Journalists are not police officers but I must be missing something here. Four supposedly honest and upright members of the EP are approached and offered money to frame laws to the benefit of a company and for direct personal gain for themselves. They take the money and are exposed. They did of course always have the option of rejecting such bribery out of hand, throwing the journalists out of their offices and reporting the approach to the appropriate authorities.

The Parliament according to OLAF then fails to support the investigation and the general view seems to be that the journalists that have exposed this appalling preparedness to accept bribes are to be roundly condemned. I would have thought any right thinking individual would be asking why the Parliament did not do its best to assist the enquiries of OLAF and thank the journalists for uncovering such rank criminality at the heart of the Parliament.

To make matters worse we are told two of those exposed remain as MEPs and are presumably free to continue to operate in this manner.

Zoran Thaler is deluding himself and others with the claim that he had been “pushed into Murdoch’s reality TV show involuntarily and now I am exiting it voluntarily”. The truth is he entered it entirely voluntarily when he reached out and took the cash.

George Mc's picture

The question is, how many more of them should be joining him?

Otto's picture

QUOTE
They managed to secretly film Ivan Slavkov, president of the Bulgarian Olympic Committee, who indicated he was willing to vote in favour of London's bid
UNQUOTE

Looks like some MEPs already have the experience of selling their votes to London. It's for sure not the first time.

George Mc's picture

QUOTE
They managed to secretly film Ivan Slavkov, president of the Bulgarian Olympic Committee, who indicated he was willing to vote in favour of London's bid
UNQUOTE

Proof or links please.

"Looks like some MEPs already have the experience of selling their votes to London. It's for sure not the first time."

Proof or links please, not just because Otto says so.

Otto's picture

George Mc

The first part is a quote from the article, the second part - a logical conclusion based on the information from it.

George Mc's picture

Okay, as I suspected, you are making claims which you are not prepared (or can't) substantiate.
Based upon that you seem to think that it is logical to take it to Otto's next stage.
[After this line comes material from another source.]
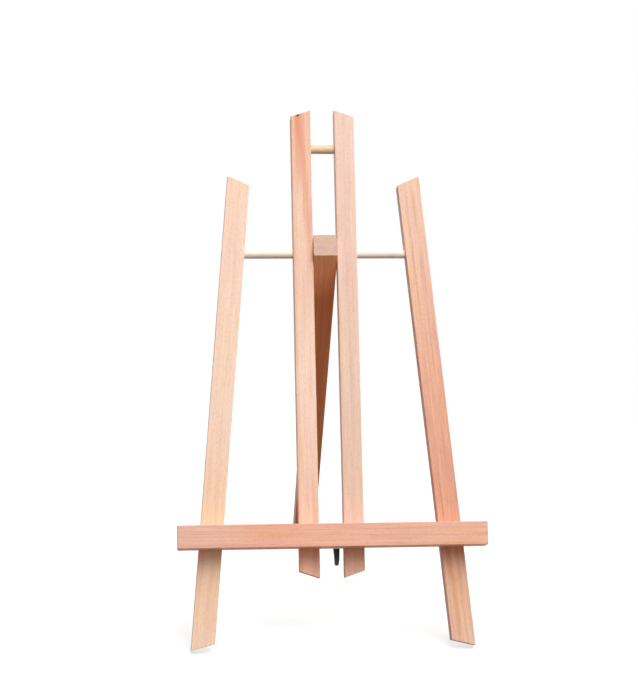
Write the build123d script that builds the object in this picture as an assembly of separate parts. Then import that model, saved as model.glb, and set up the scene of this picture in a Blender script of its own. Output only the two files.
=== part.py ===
from build123d import *
import os
from math import cos, radians, sin, tan

# Beech table stand for one plate. Four strips and their dowels are a flat frame
# that leans back, a rear leg hinges on the long dowel between the two uprights,
# and a ledge slides along the uprights and is clamped from behind by a wing nut.
# Millimetres, +Z up, front at -Y. The origin is the bottom centre of the stand.
# Frame coordinates: X across, Z up along the strips, Y through them (front -Y),
# with zero on the axis of the hinge dowel.

# ---- driving dimensions ----------------------------------------------------

# all wood
ARRIS = 0.7                  # radius of the sanded long edges
END_CUT = 18.5               # degrees off square at the strips' ends

# flat frame
STRIP_THICKNESS = 12.0
STRIP_LENGTH = 416.0         # along the long edge of each strip
UPRIGHT_WIDTH = 17.5
UPRIGHT_GAP = 21.3           # between the two uprights
UPRIGHT_ABOVE_HINGE = 130.5  # long edge's top end over the hinge dowel
LEG_WIDTH = 20.0
LEG_SPREAD = 81.5            # from the middle to a leg's centre line, at the hinge
LEG_SPLAY = 5.0              # degrees
LEG_ABOVE_HINGE = 69.0       # long edge's top end over the hinge, along the leg
FRAME_LEAN = 24.5            # degrees from vertical

# dowels
DOWEL_DIAMETER = 8.0
DOWEL_CHAMFER = 0.6
GLUE_GAP = 0.05              # round a glued dowel or stud
TOP_DOWEL_ABOVE_HINGE = 96.0
DOWEL_IN_UPRIGHT = 12.0      # blind depth
DOWEL_IN_LEG = 14.0          # blind depth
LOWER_DOWELS_ABOVE_FOOT = 34.8   # over the uprights' lower tips
DOWEL_END_ROOM = 0.5         # glue room past a dowel's end

# rear leg
REAR_WIDTH = 20.7
REAR_DEPTH = 20.0
REAR_ABOVE_HINGE = 7.0       # front edge of the top end over the hinge
REAR_LEAN = 29.0             # degrees from vertical
HINGE_CLEARANCE = 0.08       # round the dowel in the rear leg

# ledge
LEDGE_LENGTH = 265.0
LEDGE_HEIGHT = 20.0
LEDGE_DEPTH = 20.0
LEDGE_ABOVE_FOOT = 34.8      # middle of the ledge over the uprights' lower tips, at its lowest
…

Goodman, well done, congratulations, I am in awe!

Otto's picture

George Mc

I can elucidate it for you.
1. You can't just give money to a parliamentarian without a certain amount of mutual trust. Bribery on such high level is only possible if the bribe-taker and the briber are already connected (personally or through a trusted third party).
2. Obviously, the journalists have found such connection and exploited it for the spoof. This means such connection exists, and it's between the MEP and someone from London.
3. Almost all bribe-takers did it many times. You can't just stop taking bribes after the first one.
4. Conclusion: It's for sure not the first time for the MEP

I can tell you a lot about bribes. My brother has a business in Scotland, and, according to him, in Scotland you simply can't have a business of the certain size without bribes.

George Mc's picture

Otto

I wanted to check the story for myself as many things stated on here are nonsense. But you seem a bit slow today.

Bribery and corruption have happened since Christ left Dumbarton and will continue until the next resurrection.

Yes, it is wrong and it should be punished with confiscation of assets and jail.

As I said in another post on this site, when it comes to corruption, it is my opinion that Brussels and the EP with its MEPs would not stand up well to examination. I think that there have been rumblings in the past about their lack of integrity.

The UK parliament would probably look like a kindergarten in comparison.

I wonder how the potential President of the new Commission will come out of this one?

Otto's picture

George Mc

I think it was you (or was it Barry?) who said the EU parliament is absolutely powerless.
Why in the world should anyone bribe a powerless politician?

The UK parliament has more real power anyway, so one can expect more and bigger brides there.

According to polls, Britons trust the EU parliament more than the British parliament, it's a clear sign which parliament is more corrupt.
I think I already gave you the prooflink on this fact, but, if you wish, i can do it one more time.

George Mc's picture

Otto I do not recall making such a statement and I am not going to blame Barry by default. Accusations need to be backed up - over to you. You also need to answer your own question, although I do believe that Lisbon has given the EP more powers to share with the Council.

"According to polls, Britons trust the EU parliament more than the British parliament, it's a clear sign which parliament is more corrupt."

Here we go again statements with no back up or links.
Who conduce the polls, when were they conducted Unless you do better and supply the info there is no point in you debating with me.

You still have not supplied the link that I asked for.